Stalin, Writings, Vol 1, Prism Key Press, 2013

 I. The Nation

 What is a nation?

 A nation is primarily a community, a definite community of people.

 This community is not racial, nor is it tribal. The modern Italian nation was formed from Romans, Teutons, Etruscans, Greeks, Arabs, and so forth. The French nation was formed from Gauls, Romans, Britons, Teutons, and so on. The same must be said of the British, the Germans and others, who were formed into nations from people of diverse races and tribes.

 Thus, a nation is not a racial or tribal, but a historically constituted community of people.

 On the other hand, it is unquestionable that the great empires of Cyrus and Alexander could not be called nations, although they came to be constituted historically and were formed out of different tribes and races. They were not nations, but casual and loosely-connected conglomerations of groups, which fell apart or joined together according to the victories or defeats of this or that conqueror.

 Thus, a nation is not a casual or ephemeral conglomeration, but a stable community of people. But not every stable community constitutes a nation. Austria and Russia are also stable communities, but nobody calls them nations. What distinguishes a national community from a state community? The fact, among others, that a national community is inconceivable without a common language, while a state need not have a common language.

 The Czech nation in Austria and the Polish in Russia would be impossible if each did not have a common language, whereas the integrity of Russia and Austria is not affected by the fact that there are a number of different languages within their borders. We are referring, of course, to the spoken languages of the people and not to the official governmental languages.

 Thus, a common language is one of the characteristic features of a nation.

 This, of course, does not mean that different nations always and everywhere speak different languages, or that all who speak one language necessarily constitute one nation. A common language for every nation, but not necessarily different languages for different nations! There is no nation which at one and the same time speaks several languages, but this does not mean that there cannot be two nations speaking the same language! Englishmen and Americans speak one language, but they do not constitute one nation. The same is true of the Norwegians and the Danes, the English and the Irish.

 But why, for instance, do the English and the Americans not constitute one nation in spite of their common language?

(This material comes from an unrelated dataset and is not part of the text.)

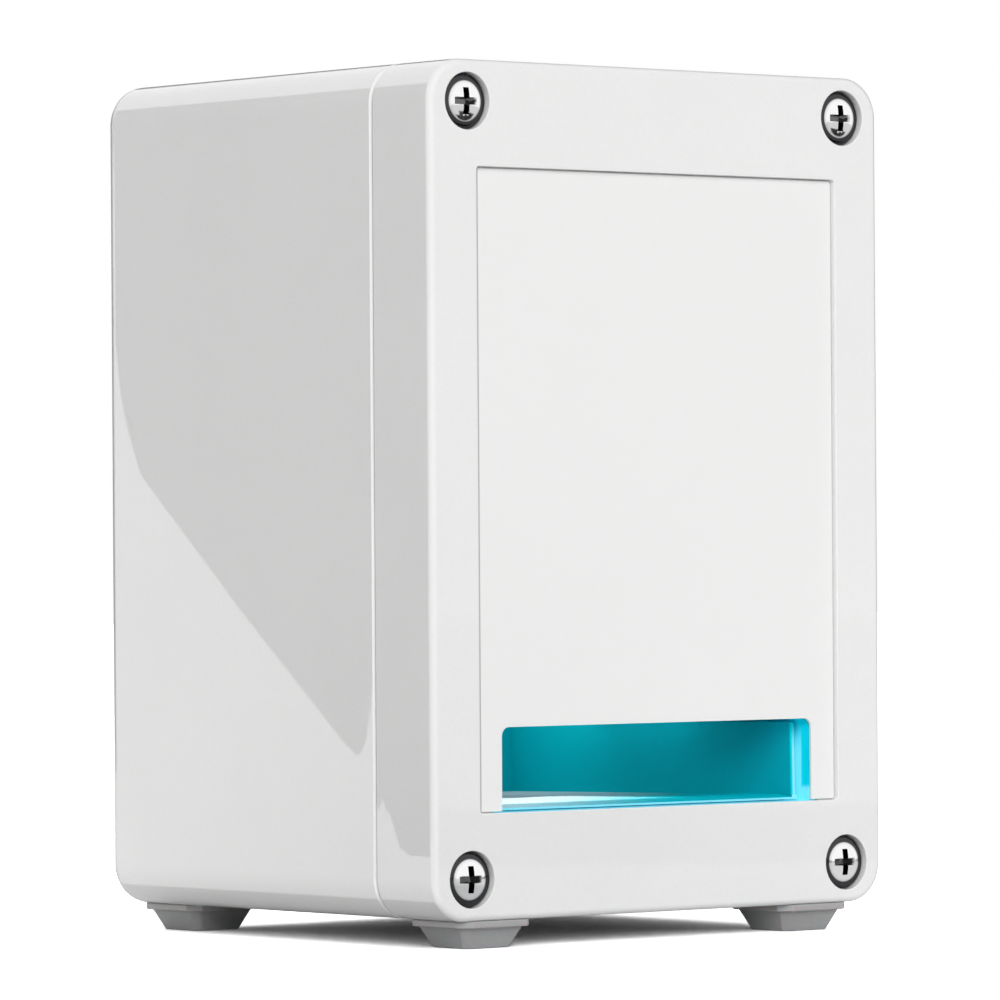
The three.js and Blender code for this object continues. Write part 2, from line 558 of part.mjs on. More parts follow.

 Firstly, because they do not live together, but inhabit different territories. A nation is formed only as a result of lengthy and systematic intercourse, as a result of people living together generation after generation. But people cannot live together, for lengthy periods unless they have a common territory. Englishmen and Americans originally inhabited the same territory, England, and constituted one nation. Later, one section of the English emigrated from England to a new territory, America, and there, in the new territory, in the course of time, came to form the new American nation. Difference of. territory led to the formation of different nations.

 Thus, a common territory is one of the characteristic features of a nation. But this is not all. Common territory does not by itself create a nation. This requires, in addition, an internal economic bond to weld the various parts of the nation into a single whole. There is no such bond between England and America, and so they constitute two different nations. But the Americans themselves would not deserve to be called a nation were not the different parts of America bound together into an economic whole, as a result of division of labour between them, the development of means of communication, and so forth.

 Take the Georgians, for instance. The Georgians before the Reform inhabited a common territory and spoke one language. Nevertheless, they did not, strictly speaking, constitute one nation, for, being split up into a number of disconnected principalities, they could not share a common economic life; for centuries they waged war against each other and pillaged each other, each inciting the Persians and Turks against the other. The ephemeral and casual union of the principalities which some successful king sometimes managed to bring about embraced at best a superficial administrative sphere, and rapidly disintegrated owing to the caprices of the princes and the indifference of the peasants. Nor could it be otherwise in economically disunited Georgia.

 Georgia came on the scene as a nation only in the latter half of the nineteenth century, when the fall of serfdom and the growth of the economic life of the country, the development of means of communication and the rise of capitalism, introduced division of labour between the various districts of Georgia, completely shattered the economic isolation of the principalities and bound them together into a single whole.

 The same must be said of the other nations which have passed through the stage of feudalism and have developed capitalism.

 Thus, a common economic life, economic cohesion, is one of the characteristic features of a nation.

 But even this is not all.

 Apart from the foregoing, one must take into consideration the specific spiritual complexion of the people constituting a nation. Nations differ not only in their conditions of life, but also in spiritual complexion, which manifests itself in peculiarities of national culture. If England, America and Ireland, which speak one language, nevertheless constitute three distinct nations, it is in no small measure due to the peculiar psychological make-up which they developed from generation to generation as a result of dissimilar conditions of existence. Of course, by itself, psychological make-up or, as it is otherwise called, "national character," is something intangible for the observer, but in so far as it manifests itself in a distinctive culture common to the nation it is something tangible and cannot be ignored.

 Needless to say, "national character" is not a thing that is fixed once and for all, but is modified by changes in the conditions of life; but since it exists at every given moment, it leaves its impress on the physiognomy of the nation.

 Stalin assembled what was the Soviet Union but in so doing supported nationalism as an identity element. It was Rosa Luxemburg who opposed Stalin's view and sought to eliminate nations to create a pan communist state. 

One then must ask, is Putin a Stalinist or Luxemburgite?